Image by David M* via Flickr
Most of the global news networks are offering formal news coverage of the operations in Gaza, initiated by Israel from Saturday as retaliation to Hamas missile attacks on cities in southern Israel. For years Israel has complained about slanted media coverage of the conflict (it may have something to do with the fact that Israel’s presence in the West Bank and Gaza is a disputed political issue).
So how does one combat hostile media coverage of a conflict where one side (the Palestinian one) seems like the perpetual underdog? You personalize the content. Israel has asked Israeli citizens to provide the Ministry of Foreign Affairs (MFA) User Generated Content (UGC) in the form of videos in multiple languages explaining the psychological angst they live under when they have to run for cover in about 15 seconds from an ongoing barrage of missiles rained down on them since 2001.
It’s a clever approach. While mutilated bodies of civilian victims tell a gruesome story of the tragedy of the conflict, the personal stories, and especially the Israeli ones – largely being ignored by mainstream media, are interesting.
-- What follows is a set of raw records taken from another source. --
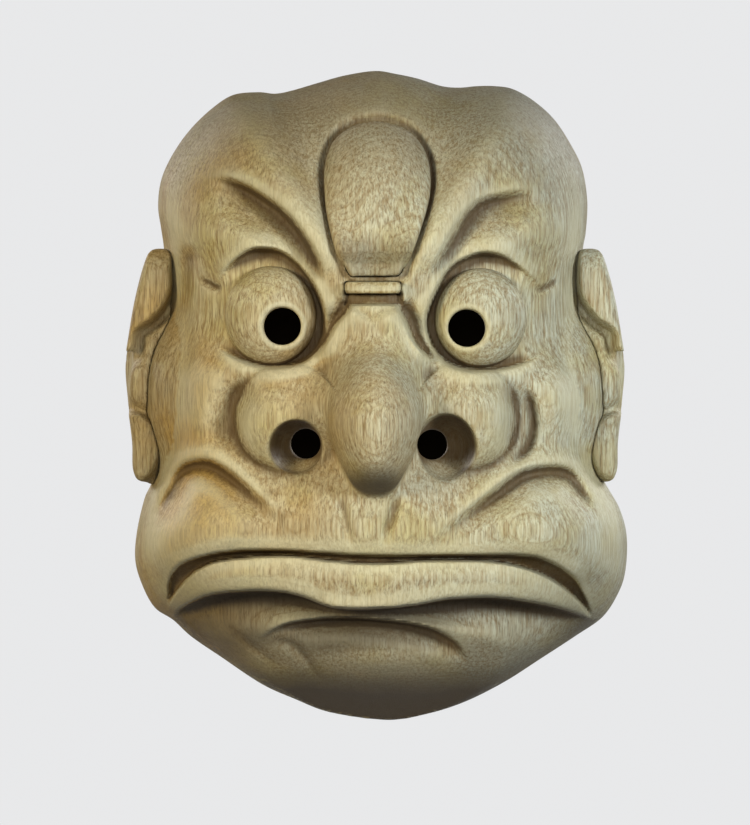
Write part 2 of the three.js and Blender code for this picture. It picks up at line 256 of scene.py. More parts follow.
# Nostrils: middle of the cup, its half sizes across, up and in, and the middle of the hole.
NOSTRILS = [
    ((-25.4, -17), (8.8, 9.2, 15), (-22.4, -15.7)),
    ((23.1, -17), (9.6, 11, 15), (18.5, -16)),
]
NOSTRIL_RADIUS = 4.9
CUP_DEPTH = 66.5
# The boss: depth of its seat, rise of its crown, the height below which its foot slopes back, with the
# slope, and the depth and half width of the groove round it.
BOSS_SEAT = 49.0
BOSS_CROWN = 9.5
BOSS_FOOT = (46.5, 0.85)
BOSS_GROOVE = (2.5, 1.6)
# The bar: middle, half sizes, depth of its seat and how far it stands out. The notch under it: height,
# half width and depth.
BAND = (-0.7, 34.6)
BAND_HALF = (9.0, 1.9)
BAND_SEAT = 57.0
BAND_PROUD = 3.4
BAND_NOTCH = (31.0, 1.9, 4.0)
# The ears: depth of the back and the plain front, rise of the panel and of the lobe.
EAR_BACK = 5.0
EAR_FRONT = 23
EAR_PANEL_RISE = 6
EAR_LOBE_RISE = 3.5
# The rim of an ear: x, z, half sizes and rise. The folds: how far out, half width and depth.
EAR_RIM = (75, 3, 5, 13, 3.5)
PANEL_FOLD = (2.2, 2.0, 3.5)
LOBE_FOLD = (1.6, 1.5, 2.0)
# The side view of an ear, a rounded box: middle and half size in depth, then in height.
EAR_SIDE_DEPTH = (17.5, 15.5)
EAR_SIDE_HEIGHT = (10, 39.5)
EAR_SIDE_ROUND = 2.6
# The scooped shell of an ear: middle and half sizes.
EAR_SHELL = (84.5, 12, 19)
EAR_SHELL_HALF = (5.0, 19, 7.5)
# The hole for the cord: z and depth.
CORD_HOLE = (-7.8, 14.0)
CORD_HOLE_RADIUS = 1.8
# The pads in the hollow: x, z and half sizes.
PADS = {
    "forehead_pad": (0, 66, 24, 8),
    "left_cheek_pad": (-43, -20, 9, 14),
    "right_cheek_pad": (43, -20, 9, 14),
}
PAD_THICKNESS = 7.5

# ---- painted shade and painted light on the wood ----
# Painted shade on the crown and jowls, where the light falls off: where it starts and where it is
# full, as a share of the way to the outline and as a height. Then how strong the painted shade is in
# each place: crown and jowls, left flank, brows, chin, nose and boss.
CROWN_SHADE_SHARE = (0.45, 0.95)
CROWN_SHADE_HEIGHT = (28, 95)
CROWN_AND_JOWL_SHADE = 0.68
LEFT_FLANK_SHADE = 0.32
BROW_PAINTED_SHADE = 0.4
CHIN_PAINTED_SHADOW = 1.1
NOSE_PAINTED_SHADOW = 1.2
BOSS_PAINTED_SHADE = 0.5
# Places on the chin where the painted shadow is lifted, painted light on its lit bulges: x, z, half
# sizes and how pale.
CHIN_LIT_PLACES = [
    (4, -87, 22, 5, 0.9), (40, -78, 19, 9, 0.95), (-29, -73, 13, 4.5, 0.6), (-33, -86, 13, 5, 0.55),
]
# Painted shadow in the tops of the nostril cups, and a painted highlight in a pale ring round a pupil:
# strength, offset and half width.
NOSTRIL_PAINTED_SHADOW = 2.4
PUPIL_HIGHLIGHT_RING = (2.2, 0.6, 1.1)

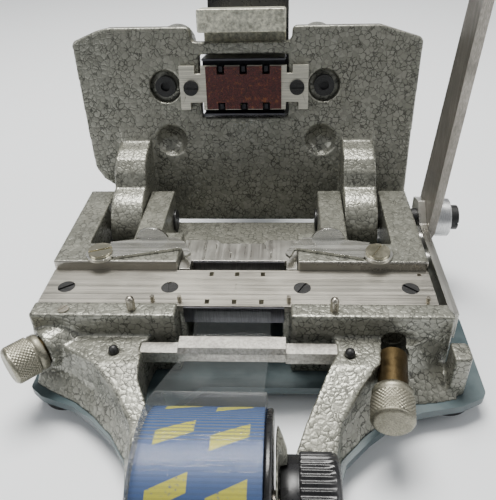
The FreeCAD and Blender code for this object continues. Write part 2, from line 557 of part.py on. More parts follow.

If we look at Israel in web 2.0 terms, the country is really a social network (Anderson said countries are “imagined communities” anyway, so this works) which is linked by a few common denominators: language, religion, law, war and history. So in essence, tapping into this community for UGC is quite simple. In Israel, everyone knows the national narrative, articulates it, and can present it well. Putting a face to a people, in a conflict, is a powerful thing – so I think this move by the MFA is clever. Sadly though, through my mandatory security service, I met and befriended many Palestinians, so my thoughts are with them as well in this dark hour of renewed violence.